Obviously, Marty's learned some hard lessons along the way, something he's not ashamed to admit. "Wisdom don't come free, and if it's wrong, I've probably done it, if there's a mistake to be made, I've probably done that, but I don't carry guilt and I know when I pray at night, I'm forgiven. I love (chuckles) the fact that God got me out of most of those scrapes I've gotten into, but what I do know is that what I've accomplished is that I've lived my life. I've lived my life very full, and God has blessed me with some neat trails to ride on, and there's a lot about me that'll never change, there's a lot about me that came with the package, but there's a whole lot about me that has learned better. When I was young, and I was ready to take on the world and take on the town, and I still have a lot of that in me, but I just know some traps to stay away from. Musically, I still have the same heroes, the same passions that I always did."

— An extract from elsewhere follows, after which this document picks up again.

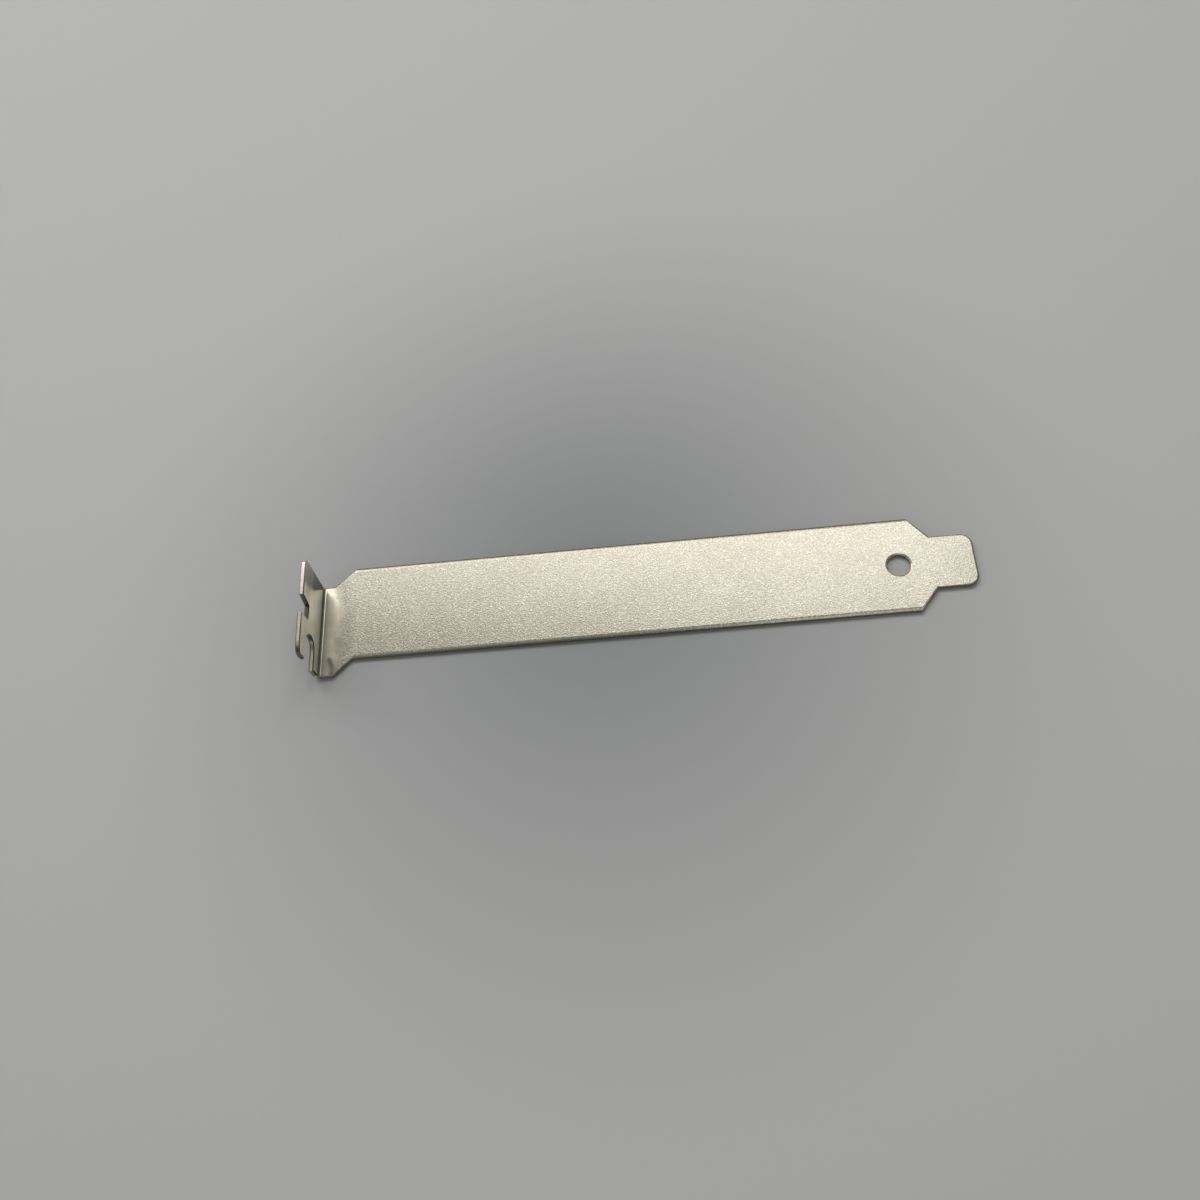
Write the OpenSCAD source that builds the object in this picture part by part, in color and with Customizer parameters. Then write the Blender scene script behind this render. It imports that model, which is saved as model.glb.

What does the future hold in store for Marty? Will he still be country rockin' 20-30 years from now, much like his heroes are still doing? "I respect those guys with all my heart for doin' what they do, 'cause they're true to their call," he states. "And I know I'll be doin' it to some extent. The thing that I don't wanna do is to ever be a parody of myself. I mean, I can't see me in 10 years from now dyein' my hair black, wearin' tight britches and suckin' my gut in and still wearin' rhinestone coats. I just don't see that. There's so many other areas of the industry that I'm interested in. I'll always play music. I can't help it. I was put on earth to do that. I'll always need an audience in front of me to some extent, but there comes a point when you need to step aside and let the new energy move the music on forward. But then again, I look at people like Cash and Bill Monroe and Willie and I think 'That's me too!' So I'm split. I'll tell you in 25-30 years. Check back then."